Władimir Putin na szczycie UE w Helsinkach oskarżył polską administrację o przepuszczanie do Rosji nielegalnego mięsa z Chin i Indii. I na razie nie zamierza otworzyć granicy przed produktami naszych rolników
Polskie mięso stało się bohaterem szczytu UE - Rosja w Helsinkach. Trwające od roku rosyjskie embargo spowodowało, że polski rząd zablokował nowe porozumienie między Unią i Rosją, oskarżając Moskwę o akcję motywowaną politycznie.
- Nie upolityczniajmy tej kwestii. To sprawa wyłącznie techniczna - mówił w Helsinkach Władimir Putin. Pochwalił jakość polskiego mięsa, ale zarzucił naszej administracji nieszczelne procedury tranzytowe. Według niego pozwalają one na import mięsa azjatyckiego, zakazanego nie tylko w Rosji, ale i w całej Unii. Putin przypomniał, że podobne zarzuty miała także Ukraina, która wprowadziła embargo w maju tego roku.
Poza wypomnieniem niedociągnięć administracyjnych rosyjski prezydent powstrzymał się od krytyki Polski i nie zarzucił jej łamania unijnej jedności. - Tam, gdzie Komisja Europejska ma mandat państw członkowskich, na przykład w dziedzinie importu, mówi jednym głosem. Ale w eksporcie wspólnej polityki nie ma - powiedział Putin. I przypomniał, że Rosja proponowała Brukseli wprowadzenie jednolitych standardów weterynaryjnych dla wszystkich państw UE. Na to jednak wiele z nich nie chciało się zgodzić.
Problem Polski poruszył na szczycie przewodniczący KomisjiEuropejskiej Jose Barroso. - Powiedziałem prezydentowi Putinowi, że zakaz jest nieproporcjonalny. I zaapelowałem o jego zniesienie - stwierdził przewodniczący. W wyniku przeprowadzonej w ostatnich dniach kontroli unijnych inspektorów Komisja Europejska uznała, że zakaz nie ma podstaw. Barroso wyraził gotowość delegowania ekspertów unijnych do uczestniczenia w rozmowach polsko-rosyjskich. Jednak Władimir Putin nie obiecał ani uznania wyników unijnej kontroli, ani dopuszczenia ekspertów Komisji do rozmów z Polakami. Jednak Philip Tod, rzecznik unijnego komisarza ds. zdrowia konsumentów, zapowiedział, że już w poniedziałek eksperci polecą do Moskwy, by rozmawiać o unijnych standardach dotyczących kontroli żywności. - Będziemy wyjaśniać, że żaden produkt, który mógłby zagrażać zdrowiu ludzi i zwierząt, nie może być wysłany do krajów członkowskich czy krajów trzecich - stwierdził Tod.

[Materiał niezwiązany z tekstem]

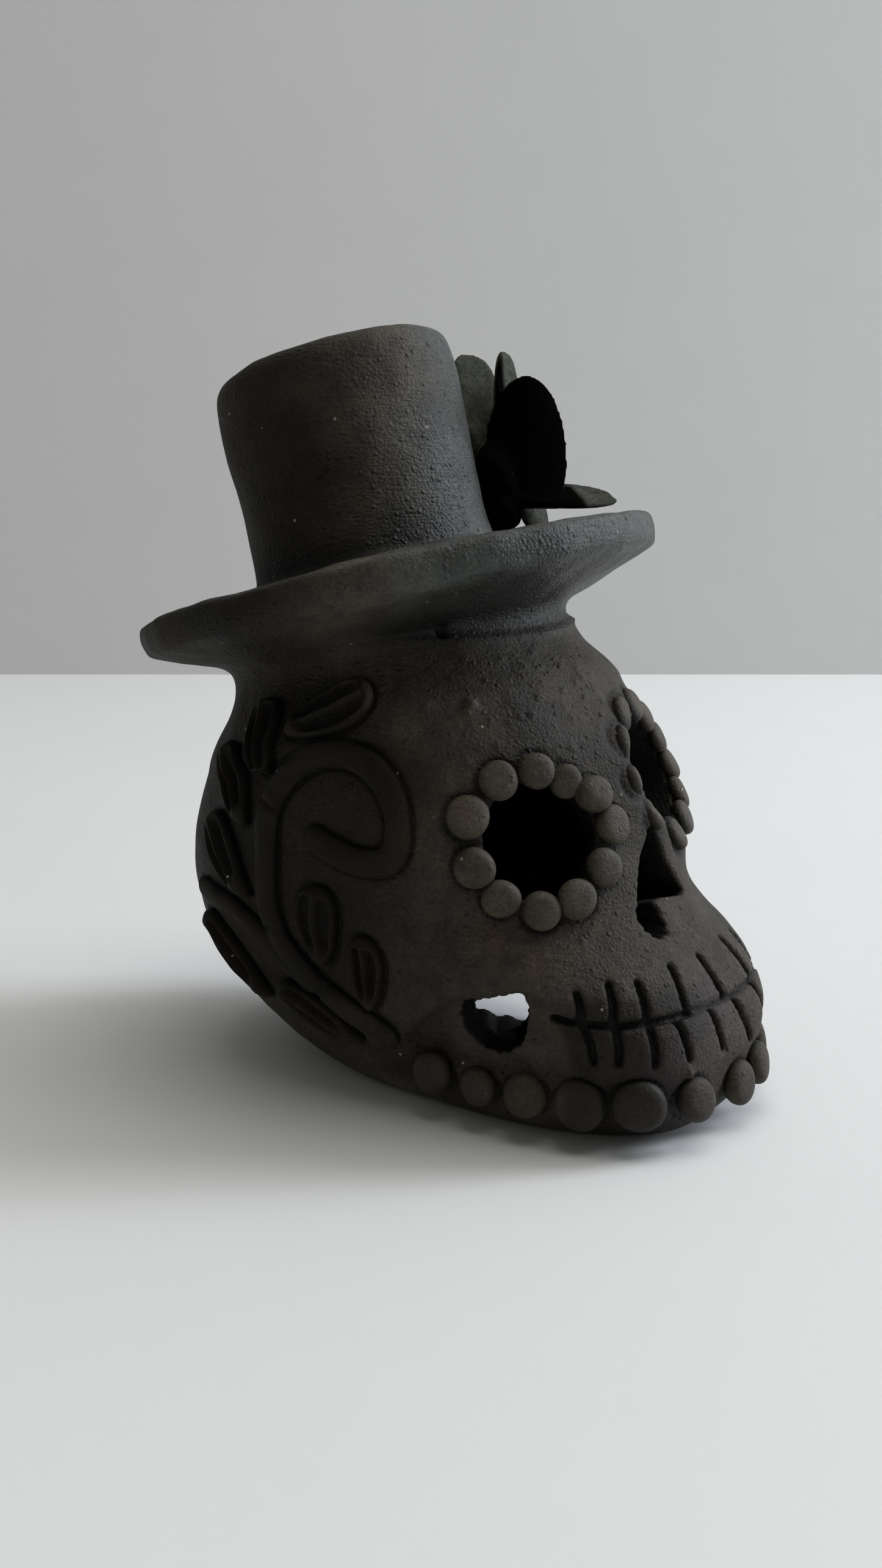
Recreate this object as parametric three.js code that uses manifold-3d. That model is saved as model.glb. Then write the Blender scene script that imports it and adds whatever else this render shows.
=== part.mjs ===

Tymczasem premier Jarosław Kaczyński na konferencji w Warszawie stwierdził, że nasze weto było i jest uzasadnione. - Polska nie może się zgodzić, by szkodzono interesom naszych przedsiębiorców, aby Rosja nie traktowała nas jako jednego z członków Unii. Niestety, UE zbyt późno podjęła działania w sprawie rosyjskiego embarga, choć nasz kraj zabiegał o to od dawna - stwierdził Kaczyński.
Wskutek polskiego weta wczorajszy szczyt był właściwie pozbawiony konkretów. Jedynym istotnym osiągnięciem okazało się podpisanie porozumienia o lotach nad Syberią. Od 20 lat Unia Europejska apelowała do Rosji o obniżenie stawek żądanych od operatorów, których maszyny latają do Japonii, Chin i Południowej Korei nad obszarem Syberii. Poza normalnymi, wymaganymi prawemmiędzynarodowym stawkami, muszą oni dodatkowo płacić daninę na rzecz Aerofłotu, która tylko w 2006 roku sięgnęła łącznie 300 mln euro. W myśl podpisanego wczoraj porozumienia opłaty będą obniżane od 2010 roku, a znikną całkowicie w 2013 roku.